Check each line of the listing for the string "that", then state how many lines have it. Only the number is wanted.
** Start Data section **
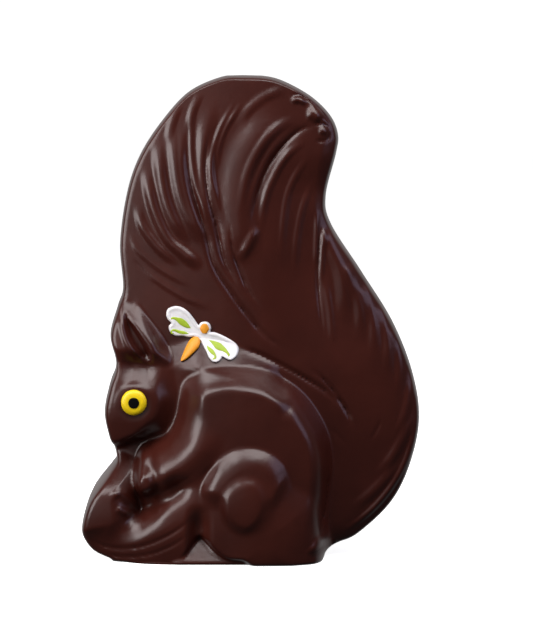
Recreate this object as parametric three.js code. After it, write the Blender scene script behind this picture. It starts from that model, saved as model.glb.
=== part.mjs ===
// A moulded dark chocolate squirrel with sugar eyes and a sugar dragonfly.
// Millimetres, +Z up. The nose points to -X, the tail rises behind it towards +X, and the side that
// carries the dragonfly faces -Y. The origin is the middle of the bounding box's bottom face.
//
// The figure comes from a mould in two halves that part at y = 0, so it has no undercuts: each half is a
// relief, a half thickness over the side outline. The relief is built up in layers, first the tail with
// its locks of fur, then torso, head, ear, arm, haunch, nut and foot, each laid over what is below it.
import * as THREE from "three";
import { mergeVertices } from "three/addons/utils/BufferGeometryUtils.js";

// ---- Driving sizes, in millimetres ----------------------------------------------------------------
const HEIGHT = 170;
const SHIFT_X = 0.2; // brings the middle of the outline's width to x = 0
const TAIL_HALF = 15.5; // half thickness of the tail at its thickest
const TAIL_TURN = 2.6; // how much thinner it gets towards the hollow of its back edge
const NECK_STEP = 5; // how far the shoulders swell out of the tail
const EAR_DEPTH = 3; // of the ear's hollow
// Crown of each part: where it is highest, its half thickness there, and its fall over a radius.
const CROWNS = {
  nut: { x: -49, z: 16, half: 25.6, radius: 18, fall: 3 },
  torso: { x: 2, z: 42, half: 28.6, radius: 47, fall: 3 },
  head: { x: -42, z: 54, half: 22.6, radius: 16, fall: 3 },
  ear: { x: -40, z: 80, half: 21.4, radius: 16, fall: 2 },
  foot: { x: -22, z: 16, half: 28.4, radius: 40, fall: 9 },
  haunch: { x: 1, z: 20, half: 32.8, radius: 40, fall: 4 },
  knee: { x: -1, z: 21, half: 34.4, radius: 16, fall: 2.2 },
};
const PAW = { x: -37, z: 28.6, half: 27.2, rx: 5.2, rz: 6.6, flank: 4 };
const KNEE = { x: -1, z: 21.5, rx: 10.8, rz: 10.8, flank: 6 };
const EYE = { x: -41, z: 56.5, radius: 4.5, height: 2 };
const EYE_SEAT = { x: EYE.x, z: EYE.z, half: 21.7, rx: 7.4, rz: 7.4, flank: 3.2 };
const PUPIL = { radius: 1.9, height: 0.5 };
const PLINTH = { x: -14, halfLength: 40, halfDepth: 28.6, fall: 3, edge: 1.2 };
const GROUND_FALL = 0.62; // slope of the ground between the legs
const SUGAR_GAP = 0.3; // between a sugar piece and what it lies on
const SUGAR_PLATE = 1.2; // thickness of the dragonfly's white plate
const SUGAR_FIELD = 0.5; // thickness of its green fields

// Facets: points round a ring and rings from the top to the base.
const RING = 88;
const ROWS = 60;

// ---- Outline of the figure seen from the side, as (x, z) -------------------------------------------
const FRONT = [
  [-50, 0], [-56, 2.6], [-59.5, 7], [-60.2, 12], [-57.2, 21.7], [-50.5, 31], [-48.2, 35.3], [-50.6, 43.4],
  [-52.1, 52], [-50.4, 61], [-48, 68.8], [-50, 79], [-47.5, 88.7], [-45.6, 95.5], [-46.6, 111],
  [-44, 129], [-39.4, 142], [-31.6, 154], [-22.1, 164.2], [-10.7, 169.4], [-3, 170],
];
const BACK = [
  [26, 0], [27.2, 2.2], [31, 4], [38.1, 7.2], [49.6, 18], [56.3, 31], [59.8, 48], [57.2, 65],
  [50, 83], [38.9, 100.8], [28.2, 117.5], [26.3, 127.5], [29.9, 142.5], [30.6, 149], [28, 155.6],
  [21.5, 162.2], [12.5, 167.4], [5.5, 169.6], [-3, 170],
];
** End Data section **
Answer to the problem: 3